To receive approval to air shows, TV stations have had to shift from prime time to later slots, change the titles and add charitable goals.
For instance, producers of “Chinese Idol” changed the name to “Voice of the Chinese Dream” after President Xi Jinping called on the nation to realize the Chinese Dream.
Regulations of China’s TV industry issued by the State Administration of Radio, Film and Television
2002: The airing of popular Taiwan idol drama “Meteor Garden” is suspended over concern that scenes of violence and high-living by university students would set a bad example.
2004: TV shows and series containing scenes of murder and extreme violence are prohibited during prime time.
2006: To protect the domestic animation industry, foreign cartoons are prohibited during prime time.
2007: Satellite channels are required to broadcast dramas in line with mainstream values during prime time.

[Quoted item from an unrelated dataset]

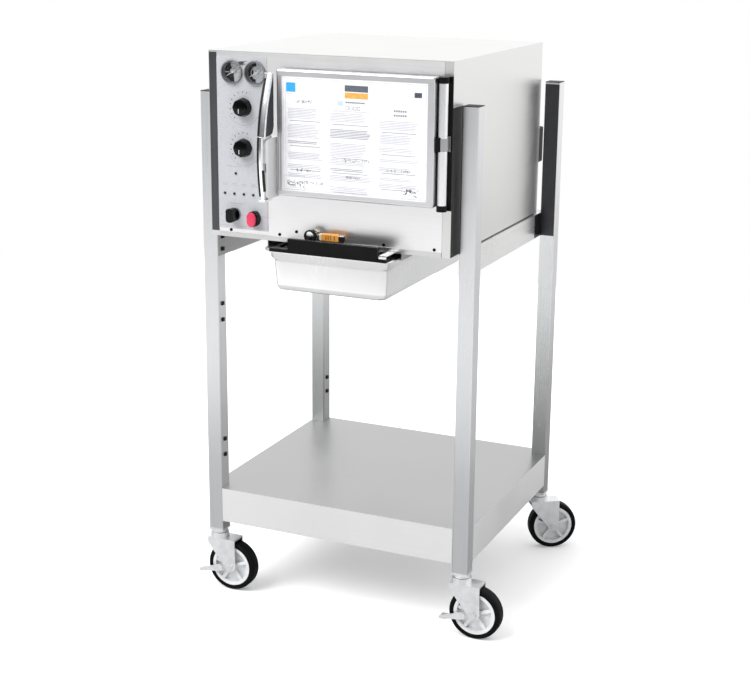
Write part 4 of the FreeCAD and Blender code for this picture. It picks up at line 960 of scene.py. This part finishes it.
chrome_haze_mm = 18.18
chrome = clouded_metal("bright_chromium_plate", "#EEEFF1", "#F7F8F9", chrome_haze_mm, 0.14, 0.24)
ear = 0.005
upper_ear = base_high.z + 0.0004
pin_radius_mm = 3.9
jog = base_high.z + 0.006
foot = handle_low.z + 0.012
tip_front = bow_front + bow[-1][1]
parts = [bowed_strip(strip_split, strip_right, 0.0, strip_thick, jog, handle_high.z - 0.0002),
         bowed_strip(lower_split - 0.0022, lower_right - 0.0030, 0.0, strip_thick, handle_low.z,
                     jog - 0.0004),
         slab(strip_left, lower_right + 0.0018, tip_front + 0.0002, tip_front + strip_thick - 0.0002,
              handle_high.z - 0.012, handle_high.z - 0.0004)]
for z in (handle_low.z, upper_ear):
    parts.append(slab(strip_left + 0.001, pin_x + 0.0078, bow_front + 0.0075, pin_y + 0.008, z, z + ear))
pin_mm = (upper_ear + ear - handle_low.z) * 1000
parts.append(turned([(pin_radius_mm, 0.0), (pin_radius_mm, pin_mm)], (pin_x, pin_y, handle_low.z),
                    (0, 0, 1), 24))
handle = piece("chromed_handle_strip", parts, [chrome], "handle", 0.0005, 50.0)
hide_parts("door_handle")
inlay = [bowed_strip(strip_left, strip_split - 0.0002, inlay_in, strip_thick - 0.0016, jog + 0.001,
                     handle_high.z - 0.0124),
         bowed_strip(strip_left, lower_split - 0.0024, inlay_in, strip_thick - 0.0016, foot, jog - 0.002),
         bowed_strip(lower_right - 0.0028, lower_right, 0.0016, strip_thick - 0.002, foot + 0.012,
                     base_low.z + 0.066)]
piece("handle_inlay", inlay, [black_nylon], "handle", smooth=50.0)
web_left = lower_right - 0.0035
web_thick = 0.003
web_low = base_high.z + 0.0058
web_high = handle_high.z - 0.0010
web_back = handle_high.y
web_steps = 14
web_rings = []
for x in (web_left, web_left + web_thick):
    ring = []
    for number in range(web_steps + 1):
        z = web_low + (web_high - web_low) * number / web_steps
        ring.append((x, bow_front + bow_line(z) + strip_thick - 0.001, z))
    ring += [(x, web_back, web_high), (x, web_back, base_high.z + 0.024),
             (x, web_back - 0.006, base_high.z + 0.010), (x, web_back - 0.018, web_low)]
    web_rings.append(ring)
# Painted shade and reflection: the web is dark to fill the dark wedge between the lever and the door.
web_steel = satin_steel("dark_painted_shade_web", "Z", "#4C4C50", "#5A5A5E", 0.42)
piece("handle_web", [skin(web_rings)], [web_steel], "handle")

# ---- drain valve ---------------------------------------------------------------------------------
# A plated brass quarter-turn valve. Its chromed lever has a black nut shroud, a cream washer, an
# orange dipped-vinyl sleeve with grip ribs, and a black end plug.
brass_grain_mm = 2.0
plated = clouded_metal("nickel_plated_brass", "#B9AE97", "#CCC4B2", brass_grain_mm, 0.24, 0.36, 0.12, 2.0)
finish_nodes(["drain_valve_body"], plated, 0.0008)
finish_nodes(["drain_lever"], chrome, 0.0008)
vinyl = moulded("dipped_orange_vinyl", "#DC9338", "#EAA64E", 0.42, 3.0, 0.15)
finish_nodes(["lever_sleeve"], vinyl, 0.0022)
lever_low, lever_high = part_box("drain_lever")
sleeve_low, sleeve_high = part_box("lever_sleeve")
valve_x, _, valve_z = joints["drain_lever_turn"]["pos_m"]
shroud = turned([(10.8, 0.0), (13.6, 0.0), (14.2, 1.2), (14.2, 9.0), (13.0, 10.2), (10.8, 10.2)],
                (valve_x, lever_low.y + 0.0002, valve_z), (0, 1, 0), 36, True)
piece("valve_nut_shroud", [shroud], [black_nylon], "lever")
cream = moulded("natural_nylon_washer", "#D8CDB4", "#E6DDC8", 0.5)
piece("lever_washer", [slab(sleeve_low.x - 0.007, sleeve_low.x - 0.0002, sleeve_low.y + 0.0002,
                            sleeve_high.y - 0.0002, sleeve_low.z + 0.0012, sleeve_high.z - 0.0012)],
      [cream], "lever", 0.0016)
# The grip ribs are coloured a darker orange than the sleeve.
aged_vinyl = moulded("dark_orange_rib_vinyl", "#8A5A24", "#9C6A30", 0.5)
ribs = [slab(sleeve_low.x + x, sleeve_low.x + x + 0.0022, sleeve_low.y - 0.0006, sleeve_low.y + 0.002,
             sleeve_low.z + 0.004, sleeve_high.z - 0.004) for x in (0.009, 0.015, 0.021, 0.030)]
piece("sleeve_ribs", ribs, [aged_vinyl], "lever", 0.0005)
piece("lever_end_plug", [slab(sleeve_high.x + 0.0002, lever_high.x + 0.0005, sleeve_low.y - 0.0004,
                              sleeve_high.y + 0.0002, sleeve_low.z + 0.0005, sleeve_high.z - 0.0035)],
      [black_nylon], "lever", 0.0016)

# ---- drain pan -----------------------------------------------------------------------------------
# A full-size gastronorm pan deep drawn from thin stainless: rolled rim, a stacking shoulder below
# it, drafted walls and large corner radii. The punch burnishes it a little smoother than the cabinet.
pan_low, pan_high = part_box("drain_pan")
rim_corner = 0.040
least_corner = 0.014
corner_share = 0.75
# Each point is how far in from the rim's edge it lies and its height over the pan's underside.
pan_profile = [(0.037, 0.0012), (0.030, 0.0030), (0.0258, 0.0085), (0.0245, 0.0150), (0.0200, 0.0690),
               (0.0186, 0.0730), (0.0136, 0.0768), (0.0131, 0.0945), (0.0124, 0.0968), (0.0105, 0.0980),
               (0.0016, 0.0980), (0.0004, 0.0972), (0.0, 0.0955), (0.0004, 0.0938), (0.0014, 0.0935),
               (0.0020, 0.0960), (0.0108, 0.0966), (0.0119, 0.0950), (0.0122, 0.0770), (0.0172, 0.0727),
               (0.0187, 0.0688), (0.0232, 0.0150), (0.0246, 0.0075), (0.0290, 0.0018), (0.037, 0.0)]
draw_tone = satin_steel("deep_drawn_stainless", "Z", "#EDEDED", "#F8F8F8", 0.24, 0.3)


def round_corners(x0, x1, y0, y1, radius, steps=10):
    """Points round a rectangle with rounded corners."""
    points = []
    for cx, cy, start in ((x1 - radius, y0 + radius, -90), (x1 - radius, y1 - radius, 0),
                          (x0 + radius, y1 - radius, 90), (x0 + radius, y0 + radius, 180)):
        for step in range(steps + 1):
            turn = math.radians(start + 90 * step / steps)
            points.append((cx + math.cos(turn) * radius, cy + math.sin(turn) * radius))
    return points


pan_rings = []
for inset, height in pan_profile:
    corner = max(rim_corner - inset * corner_share, least_corner)
    pan_rings.append([(x, y, pan_low.z + height)
                      for x, y in round_corners(pan_low.x + inset, pan_high.x - inset, pan_low.y + inset,
                                                pan_high.y - inset, corner)])
pan = piece("gastronorm_drain_pan", [skin(pan_rings)], [draw_tone], "pan", smooth=55.0)
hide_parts("drain_pan")

# ---- pan pull ------------------------------------------------------------------------------------
# A black coated steel bar on a thin black rail that hooks over the pan's rim, with a bare folded tab at
# its right end. The bar is black; the rail's black is painted shade, for the dark gap under the cabinet.
pull_low, pull_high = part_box("pan_pull")
# Painted shade: the thin rail under the bar is black for the dark gap under the cabinet.
finish_nodes(["pan_pull"], black_coat, 0.0010)
tab_left = pull_high.x - 0.0183
tab_thick = 0.0014
tab_front = pull_low.y + 0.0030
tab_back = front_low.y - 0.0030
tab_top = pull_low.z + 0.0150
tab = slab(tab_left, pull_high.x - 0.0005, tab_front, tab_front + tab_thick, pull_low.z + 0.0082, tab_top)
fold = slab(tab_left, pull_high.x - 0.0005, tab_front, tab_back, tab_top - tab_thick, tab_top)
piece("pan_pull_tab", [tab, fold], [front_steel], "pan")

Vulgar or “obscene” programs about shows such as the hit singing contest “Super Girl” and “My Hero” are not allowed to run for more than six weeks.
Talent show rules ban live SMS voting and scenes of teenage fans, mostly girls, writhing and screaming. They ban scenes that might provoke gossip, such as losing contestants weeping.
2011: Each week, satellite channels may air no more than two entertainment programs during prime time. Each year, no more than 10 talent shows can be aired on domestic TV.
“Uplifting,” educational and patriotic programs about culture, art, history, geography and charity are encouraged. “Incorrect” social and marriage values such as money worship may not be aired in dating shows.
The number and running time of talent, dating, game, talk and reality shows are restricted. The burst of time travel TV dramas was severely criticized, and they fell off.
2012: Foreign TV series and films are banned from prime time.
2013: Each satellite TV station can buy the rights to only one foreign-made program per year. Every three months, only one singing talent show can be aired in prime time.